The blending modes available in Agisoft Photoscan that were tested in our study resulted in orthomosaics with significant differences in terms of precision and accuracy, with contrasting visual aspects. When the orthomosaics are generated with the blending mode disabled, each resulting pixel is extracted from a single image with the view being closest to the nadir angle [
39]. On the other hand, when activated, the blending mode merges temperature data from different images, in which the average option combines the temperature values from all images covering the target object in a simple average [
13], whereas the mosaic option applies a weighted average, with pixels closer to the nadir viewing angle being more important [
40]. The results using the disabled mode provided the best overall results, with an
R² = 0.96 and RMSE of 3.08 °C (rRMSE = 9.74%), reflecting the benefit of using only close to nadir view images to reduce the vignette effect and avoiding the extra layer of uncertainty that blending modes might introduce as reported in other studies [
22,
60]. However, the visual result from orthomosaics obtained with the blending mode disabled (
Figure 7c) can be an issue for applications aiming at the spatial distribution of TIR data, since the seamlines from the individual images used in the composition become apparent as a result of abrupt changes in temperature values from one image to another due to different viewing geometries [
13]. Results from the average blending mode were equivalent to the ones obtained with the disabled option, achieving the same overall precision (
R² = 0.96) and nearly the same accuracy, with an average RMSE of 3.14 °C (rRMSE = 9.93%). Since all overlapping images are combined in the average mode, using a wide range of camera positions and viewing angles to derive average temperature, a reduced level of accuracy is expected due to a more pronounced vignetting effect. The residuals, however, were equivalent to those obtained with the blending mode disabled, indicating that vignetting errors were not transferred to the orthomosaic generated with the average blending mode. Similar results were obtained by Hoffmann et al. [
22], in which the orthomosaic produced with the average setting delivered results that were equivalent to the same orthomosaic generated excluding all images’ edges, aiming to eliminate the vignetting effect. The final method tested was the mosaic option, which is the default blending mode in Agisoft, being constantly used to produce thermal orthomosaics [
28,
61,
62]. Although it combines features from the average and disabled mode, the performance of this method was significantly lower, with an
R² = 0.92 and RMSE of 3.93 °C (rRMSE = 12.43%), indicating that this might not be the most appropriate blending mode to produce thermal orthomosaics. Considering that this method assigns a higher weight to close to nadir view images when averaging a pixel value, the expected accuracy would be close to the values obtained with the blending mode disabled. However, it is unclear if any other factors are taken into account and how exactly the software attributes the weight of each image to calculate the average value of each pixel. Other studies that employed the mosaic blending mode to produce thermal orthomosaics achieved results within the values observed in our study, with
R² ranging from 0.70 to 0.96 and RMSE between 3.55 and 5.45 °C [
28,
61,
62].
The results using the empirical line calibration demonstrated significant improvements in the camera performance for proximal and aerial conditions. When applying a proximal calibration model, the accuracy of the Lepton camera was significantly improved in relation to the factory configuration, reducing the MAE and RMSE in 0.76 and 0.28 °C, respectively. The achieved residuals are comparable to the ones obtained with the FLIR E5 camera, which accounts for optimizations for proximal readings, and corresponds with the accuracy reported by Osroosh et al. [
53] after calibrating FLIR Lepton sensors in laboratory conditions. However, when employed in aerial conditions, the proximal calibration model yielded results equivalent to the factory calibration, with the lowest accuracy among the models tested (RMSE = 3.40 °C), indicating that proximal approaches may not be suitable for aerial imaging. To be valid, proximal calibration should account for variations in the internal camera temperature, which are mainly influenced by ambient temperature [
27,
63], and the images corrected for the attenuation of thermal radiance by the atmosphere.

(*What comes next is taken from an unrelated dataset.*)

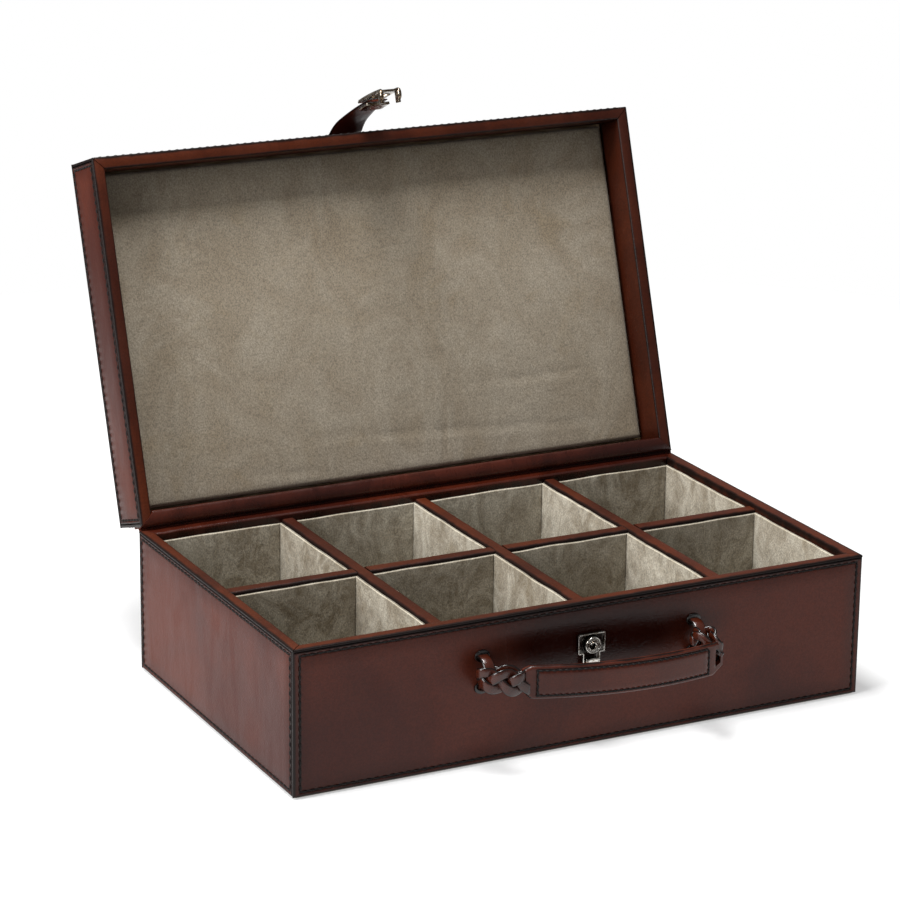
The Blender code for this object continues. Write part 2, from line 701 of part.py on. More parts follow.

On the other hand, calibration models based on the ground reference temperature consistently reduced the residuals from aerial missions, resulting in RMSE values between 1.31 and 1.94 °C. Since the models are adjusted combining TIR data with high-accuracy ground temperature, they can cover the main sources of error involved in aerial imagery, correcting the attenuation of radiation caused by the atmosphere, and reducing errors caused by variations in the camera temperature among different flights [
28]. The general model, which combines datasets from flight altitudes of 65 and 100 m, delivered the lowest residuals among the validation results, representing a reduction in MAE and RMSE values of 1.19 and 1.83 °C, respectively (MAE = 0.99 °C, RMSE = 1.31 °C). Other methods of calibration, such as the use of neural network calibration proposed by Ribeiro-Gomes et al. [
61], using sensor temperature and DN values as input variables, improved the accuracy of TIR measurements in 2.18 °C, with a final RMSE of 1.37 °C. Moreover, Mesas-Carrascosa et al. [
24] proposed a method to correct TIR temperature, removing the drift effect of microbolometer sensors based on the features used by SfM in the mosaicking process, and achieving a final accuracy within 1 °C. Using snow as the ground reference source, Pestana et al. [
64] corrected temperature derived from TIR imagery, increasing the accuracy by 1 °C. A similar approach was used by Gómez-Candón et al. [
26], in which thermal imagery was calibrated with a final accuracy of around 1 °C by using ground reference targets distributed across the flight path, deriving separate calibration models for images closest to each overpass. Furthermore, the results of specific models using individual datasets from the 65- and 100-m missions, as well as datasets dividing missions according to the time of day, provided slightly higher residuals, with RMSE values ranging from 1.32 to 1.94 °C. Even though the general model performed better in our tests, demonstrating that a more robust calibration might deliver better accuracies, the use of individual models generated from ground reference data acquired specifically for the flight campaign to be corrected ensures that any specific condition encountered will be properly covered in the calibration process, maintaining a reliable accuracy degree.